2005年、2010年とパ・リーグでは2度、ロッテが下位チームとして日本シリーズ出場を果たしていますが、この際に敗れたリーグ1位の球団はいずれもソフトバンクなのです。
このソフトバンクが、6.5ゲーム差離された首位西武を破り、日本シリーズ出場を果たします。
日本シリーズではセ・リーグ王者の広島と対戦します。
初戦が引き分け、第2戦が敗戦と序盤はソフトバンクが苦しみながらも、3戦目以降は4連勝。
日本一を達成します。
驚異の強さを見せたポストシーズン(2019年ソフトバンク)
- レギュラーシーズンは怪我人続出の苦しいシーズン
- 短期決戦では驚異の10連勝で日本一に
前年の日本一球団ソフトバンクは、2019年も優勝候補の筆頭でした。
シーズンも快調な滑り出しを見せ、一時はパ・リーグ独走態勢を見せますが、簡単には行きません。
主砲の柳田をはじめ、怪我人が続出。
また、ソフトバンクの主戦力であるキューバ代表の外国人助っ人が国際試合出場で一時離脱するなど、選手の離脱に苦しみました。

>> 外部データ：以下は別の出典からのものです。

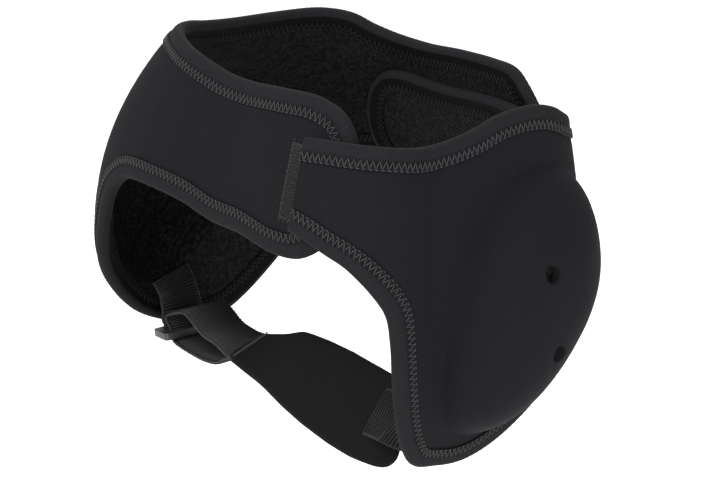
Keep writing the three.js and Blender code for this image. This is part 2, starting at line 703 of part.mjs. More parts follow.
// Slider's own frame: x runs back along its bars, y outward across them, z up out of its face
function buckleFrame() {
  const alongBars = new THREE.Vector3(Math.sin(BUCKLE_YAW), Math.cos(BUCKLE_YAW), 0);
  const outward = new THREE.Vector3(-Math.cos(BUCKLE_YAW), Math.sin(BUCKLE_YAW), 0);
  const acrossBars = outward.clone().multiplyScalar(Math.sin(BUCKLE_LEAN));
  acrossBars.addScaledVector(UP, Math.cos(BUCKLE_LEAN));
  const face = alongBars.clone().cross(acrossBars);
  return new THREE.Matrix4().makeBasis(alongBars, acrossBars, face).setPosition(place(BUCKLE_MIDDLE));
}

// Places round the slider's bars from the columns of a winding
function aroundBars(winding, gap) {
  const clear = BUCKLE_THICKNESS / 2 + gap + WEBBING_THICKNESS / 2;
  return winding.map(([y, z]) => {
    return new THREE.Vector3(0, (y * barPitch) / 2, z * clear).applyMatrix4(buckleFrame());
  });
}

// Far webbing: from under the pad's neck, up through the slider and back over the neck
function addFarWebbing() {
  const lift = PAD_THICKNESS / 2 + 2 * GAP + WEBBING_THICKNESS / 2;
  const neck = padStations().slice(NECK_SEAM);
  const layer = (side) => neck.map((row) => row.middle.clone().addScaledVector(row.face, side * lift));
  const middles = [
    ...layer(-1), ...LOWER_LAYER.map(place), ...aroundBars(SLIDER_WINDING, GAP),
    ...UPPER_LAYER.map(place), ...layer(1).reverse(),
  ];
  const acrosses = middles.map(barsForward);
  neck.forEach(({ across }, index) => {
    acrosses[index] = across;
    acrosses[acrosses.length - 1 - index] = across;
  });
  const widths = middles.map(() => WEBBING_WIDTH);
  const stations = stripStations(middles, acrosses, widths, FAR_WEBBING_SPANS);
  addMesh("chin_webbing_far", stripGeometry(stations, WEBBING_THICKNESS), webbing);
}

// Short webbing tab that hangs the slider from the right panel's inner face
function addBuckleTab() {
  const depth = -(HALF_NEOPRENE + BINDING_THICKNESS + TAB_STAND_OFF + WEBBING_THICKNESS / 2);
  const places = TAB_SEAM.map(flat);
  const seam = places.map((p) => wrapSheet(p, depth));
  const reach = new THREE.Vector2(WEBBING_WIDTH / 2, 0);
  const alongPanel = places.map((p) => {
    return wrapSheet(p.clone().add(reach), 0).sub(wrapSheet(p.clone().sub(reach), 0)).normalize();
  });
  const winding = aroundBars(TAB_WINDING, 2 * GAP);
  const middles = [...seam, place(TAB_DROP), ...winding];
  const turning = alongPanel[1].clone().lerp(barsForward(), TAB_TURN).normalize();
  const acrosses = [...alongPanel, turning, ...winding.map(barsForward)];
  const widths = middles.map(() => WEBBING_WIDTH);
  const stations = stripStations(middles, acrosses, widths, TAB_SPANS);
  addMesh("buckle_tab", stripGeometry(stations, WEBBING_THICKNESS), webbing);
}

addHeadWrap();
addLeftPanel();
addHookPatch();
addChinPad();
addNearWebbing();
addBuckle();
addFarWebbing();
addBuckleTab();

export default group;
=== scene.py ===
# Wrestling ear guard: a black neoprene head loop with two moulded ear domes and a chin strap.
# Metres, +Z up, the wearer faces -Y and the wearer's left is +X. The origin is the loop's centre.
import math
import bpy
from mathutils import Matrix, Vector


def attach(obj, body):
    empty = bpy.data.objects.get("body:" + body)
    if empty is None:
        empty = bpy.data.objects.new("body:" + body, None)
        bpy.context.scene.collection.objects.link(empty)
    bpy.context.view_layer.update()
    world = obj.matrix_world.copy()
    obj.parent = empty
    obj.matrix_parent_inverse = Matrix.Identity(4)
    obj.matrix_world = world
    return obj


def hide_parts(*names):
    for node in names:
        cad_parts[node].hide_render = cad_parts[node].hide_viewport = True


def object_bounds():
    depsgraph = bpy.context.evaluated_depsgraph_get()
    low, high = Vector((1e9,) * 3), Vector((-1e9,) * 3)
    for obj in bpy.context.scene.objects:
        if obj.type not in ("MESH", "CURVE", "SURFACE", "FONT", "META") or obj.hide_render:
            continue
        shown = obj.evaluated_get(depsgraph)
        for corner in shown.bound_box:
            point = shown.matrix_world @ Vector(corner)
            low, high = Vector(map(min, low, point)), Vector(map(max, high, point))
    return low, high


bl_info = {
    "name": "Wrestling Ear Guard",
    "version": (1, 0, 0),
    "blender": (4, 5, 0),
    "location": "3D View > Sidebar > Ear Guard",
    "description": "Builds a neoprene wrestling ear guard with moulded ear domes and a chin strap",
    "category": "Add Mesh",
}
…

最終的には一時8.5ゲーム差離していた西武に大逆転優勝を許し、2位に終わります。
この怪我人や助っ人が復帰したことで驚異的な強さを見せたのが2019年ソフトバンクです。
クライマックスシリーズ、日本シリーズでは本来の実力を見せつけ、負けなしの10連勝。
2年連続下剋上日本一に輝きます。
3位争いからの日本一(2024年DeNA)
- リーグ戦は貯金2と3位争いギリギリの戦い(首位巨人と8ゲーム差)
- 対戦相手はパ・リーグを圧倒的な力で制したソフトバンク
- 日本シリーズ2連敗からの4連勝で日本一
2024年のDeNAは決して順調なシーズンではありませんでした。
首位巨人とは8ゲーム差、4位広島とは2ゲーム差のAクラス入りを何とか守った戦いぶりでした。
しかしポストシーズンに入ってからは失うものは無いと言わんばかりに躍進。
クライマックスシリーズ第1ステージで阪神を連勝で下し、第2ステージでは巨人に4勝2敗と日本シリーズ出場権を獲得しました。
対するはパ・リーグ王者のソフトバンクです。
2位とは13.5ゲーム差の圧倒的なリーグ優勝、クライマックスシリーズも無傷の突破と無類の強さを見せていました。
ソフトバンクの前にDeNAは2連敗、DeNAの下剋上もここまでか…と思われたあと、DeNAが4連勝で日本一に輝きます。
リーグ2位3位チーム同士の日本シリーズは前例なし
ここまで、2位3位チームによる日本一についてご紹介しましたが、過去、2位3位チーム同士の日本シリーズはありません。
クライマックスシリーズはリーグ優勝チームに非常に有利に設計されていますので、やはり両リーグ同時に下位チームが日本シリーズに出場する可能性は低いと言えます。